We can take some solace that the Sun will not go to broil for another six billion years. Still, in this season when spiritual reflection and unanswerable mysteries of our existence are in heavy competition with Toys “R” Us, we can use a periodic reminder that it may be true in the short term that he or she with the most toys wins, but short of warp-speed travel, we are destined to dance in a tango of atomic particles.

Look at the bright side. If cosmic winds blow the right way, our remains may end up in gift wrap for creatures billions of years from now. Consider this passage in “Secrets of the Night Sky” by astronomer Bob Berman: “Our ancestral roots, those of every human, animal, mushroom, and bit of moss, trace back to atoms of a single cosmic cloud and a brilliant unknown star, from whose marriage we issued. Like a Medusa with a trillion heads, we lived then as a single entity.

“It started, oddly enough, with death. And just not any death. Not a quiet dying that might pass unnoticed in the hallways of the Galaxy. This was the explosive downfall of a massive blue sun, a supernova. The sudden blinding brilliance of its last cosmic moments briefly rivaled the light of a billion suns.

“We were that exploding star. Our atoms were its body … The explosion created such high temperatures that the debris from the crumbling star hurtled in all directions at speeds that exceeded a bullet’s by a thousand to one. New atomic elements arose like phoenixes. The ephemeral furnace did what ordinary stellar interiors cannot: forged elements heavier than iron - for such things can be constructed only in the fantastic but temperamental temperatures of a supernova.

“That our own Earth and even our bodies contain these substances - elements like the iodine in our thyroid glands - is the Rosetta Stone of our origins. It’s proof of our family tree; our progenitor was a supernova … Thus our common origins transcend even the most exalted individual’s family tree. Walking about the streets of our cities and living next door, other fragments of the same departed sun go on errands or change their children’s diapers. Their every act is a confirmation that the unknown blue sun’s death did not pass quite without consequence. We are made of stardust.

“We can find no trace of any previous universe because the Big Bang’s unimaginable temperature and density pressure-cooked everything, and then some. Not one fragment of an atomic particle can have survived from the BeforeRealm to provide the faintest clue. The delete button was pushed, the machine reformatted, melted, vaporized, and reconstructed. No files are retrievable … whether the universe did begin at a fixed point in time or whether it has always existed as a birthlessly infinite item - either way, its ultimate source remains a mystery fully as profound as when the first humans considered the question.

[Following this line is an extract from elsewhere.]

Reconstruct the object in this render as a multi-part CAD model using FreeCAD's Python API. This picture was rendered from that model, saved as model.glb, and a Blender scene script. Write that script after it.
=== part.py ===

“When all the onion layers have been peeled away, science’s careful fingers may find themselves grasping not only empty air, but a vacuum inhabiting the wrong dimension. Like someone trying to use a screwdriver’s handle as a hammer, our present frustration may stem from employing the wrong tool for the job. The ultimate genesis of the universe may well demand a level of awareness entirely beyond mathematics, and perhaps even outside the aegis of linear thought.

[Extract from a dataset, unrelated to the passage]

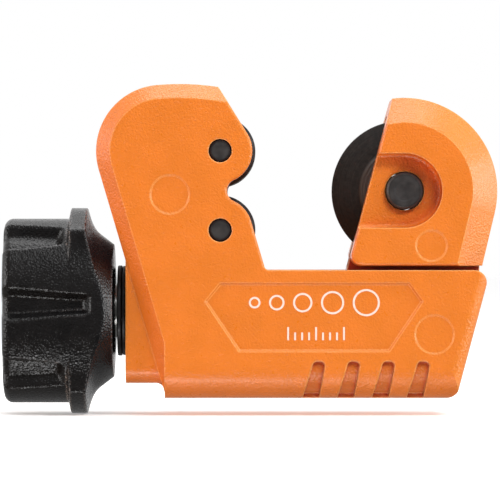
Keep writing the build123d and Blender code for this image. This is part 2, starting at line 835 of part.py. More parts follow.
knob_screw_washer = ring_on_screw(
    "knob_screw_washer", head_seat_x + 0.04, head_recess_x - 0.04,
    end_washer_radius, end_screw_radius + 0.15, 0.1,
)
export_step(knob_screw_washer, "parts/knob_screw_washer.step")
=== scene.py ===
import math

import bmesh
import bpy
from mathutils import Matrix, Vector


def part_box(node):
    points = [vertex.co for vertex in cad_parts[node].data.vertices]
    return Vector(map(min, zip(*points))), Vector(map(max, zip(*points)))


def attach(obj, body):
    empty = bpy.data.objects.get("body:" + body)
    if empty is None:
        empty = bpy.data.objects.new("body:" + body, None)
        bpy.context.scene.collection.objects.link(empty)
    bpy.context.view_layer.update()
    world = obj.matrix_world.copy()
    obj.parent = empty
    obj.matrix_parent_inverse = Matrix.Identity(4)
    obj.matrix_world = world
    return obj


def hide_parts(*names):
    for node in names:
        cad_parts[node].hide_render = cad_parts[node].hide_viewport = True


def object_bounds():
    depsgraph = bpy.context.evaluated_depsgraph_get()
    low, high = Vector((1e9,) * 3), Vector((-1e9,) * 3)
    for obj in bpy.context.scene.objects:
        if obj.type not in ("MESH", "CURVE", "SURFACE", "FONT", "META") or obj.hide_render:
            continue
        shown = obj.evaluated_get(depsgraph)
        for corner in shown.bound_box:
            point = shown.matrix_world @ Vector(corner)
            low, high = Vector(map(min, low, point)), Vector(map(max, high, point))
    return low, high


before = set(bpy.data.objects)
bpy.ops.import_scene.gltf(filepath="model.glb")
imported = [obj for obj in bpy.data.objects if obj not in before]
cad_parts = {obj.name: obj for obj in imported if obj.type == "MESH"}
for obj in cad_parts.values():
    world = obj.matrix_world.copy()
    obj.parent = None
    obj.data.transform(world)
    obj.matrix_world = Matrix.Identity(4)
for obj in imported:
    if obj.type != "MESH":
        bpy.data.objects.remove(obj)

# The looks of a small screw-feed tube cutter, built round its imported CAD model.
# Lengths are in metres. Sizes of turned parts come from the boxes of their CAD nodes.

MM = 0.001
cad_low, cad_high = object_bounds()

# The height of the feed screw's axis, and the depth of the panel's floor.
SCREW_Z = 11.3 * MM
PANEL_FLOOR_Y = -8.7 * MM

# Turned parts: bores, the wheel's hub and web, and the smallest radius that a lathe ring gets.
WHEEL_BORE = 2.45 * MM
HUB_RADIUS = 5.7 * MM
WEB_HALF = 1.25 * MM
ROLLER_BORE = 1.41 * MM
FEED_BORE = 3.65 * MM
KNOB_SCREW_BORE = 1.65 * MM
AXIS_GAP = 0.01 * MM

# The wheel pin's groove for its clip, from the pin's middle.
CLIP_GROOVE = (6.95 * MM, 7.45 * MM)
CLIP_GROOVE_RADIUS = 1.85 * MM

# The feed screw: a knob seat, a journal with a ring groove, then the thread.
KNOB_SEAT_END = -25.42 * MM
RING_GROOVE = (-16.2 * MM, -15.4 * MM)
THREAD_START = -14.9 * MM
KNOB_SEAT_RADIUS = 3.0 * MM
JOURNAL_RADIUS = 3.5 * MM
RING_GROOVE_RADIUS = 2.8 * MM
THREAD_PITCH = 1.0 * MM
THREAD_CREST = 2.95 * MM
THREAD_ROOT = 2.38 * MM
STOP_GROOVE = (17.55 * MM, 18.25 * MM)
STOP_GROOVE_RADIUS = 2.3 * MM

# The knob, in mm: its ends, half its size from front to back and from top to bottom, its two ears,
# the cone and concave sweep at the frame's end, and its left end.
KNOB_LEFT = -39.85
KNOB_RIGHT = -25.62
KNOB_HALF_THICK = 9.55
KNOB_HALF_TALL = 12.05
KNOB_SQUARENESS = 2.6
EAR_REACH = 13.45
EAR_HALF_WIDTH = 8.45
EAR_FACE = (-32.15, -31.1)
EAR_BLEND = 0.9
UNDER_GRIP = 7.0
CONE_RADIUS = 8.68
CONE_SLOPE = 0.76
SWEEP_START = -27.17
SWEEP_RATE = 0.32
BACK_BLEND = 0.3
END_FILLET = 1.1
END_DOME = 0.38
RECESS_EDGE = 4.45
RECESS_CHAMFER = 0.2

# Each groove's direction, in degrees up from the front, and where its end ramp starts and ends.
FACE_RAMP = (-29.5, -28.2)
SIDE_RAMP = (-32.9, -31.7)
GROOVES = {6: FACE_RAMP, 56: SIDE_RAMP, 134: SIDE_RAMP, 186: FACE_RAMP, 236: SIDE_RAMP, 314: SIDE_RAMP}
GROOVE_DEPTH = 1.35
GROOVE_HALF_WIDTH = 2.35
GROOVE_NARROWING = 0.9
GROOVE_TAPER = (-39.8, -29.0)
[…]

“This is not anti-intellectual. It is a realistic humility born of the improbability that our way of thinking can imbibe every morsel of universal reality. Still, we’re not about to jump ship: It was science that brought us to this point in the first place. Our very knowledge of the night’s nurseries and the celestial birth surrounding us in space was discovered through the ability to construct telescopes and then to comprehend what was seen.

“It has enabled us to raise the Orion and its myriad sister nebulas from their medieval designation of ‘cloud’ to today’s understanding that here, before our eyes, is nothing less than the birthplace of planets and suns! … Orion crosses the icy night, a cosmic cradle bestowing the awesome breath of creation on the next generation of our galaxy’s life.”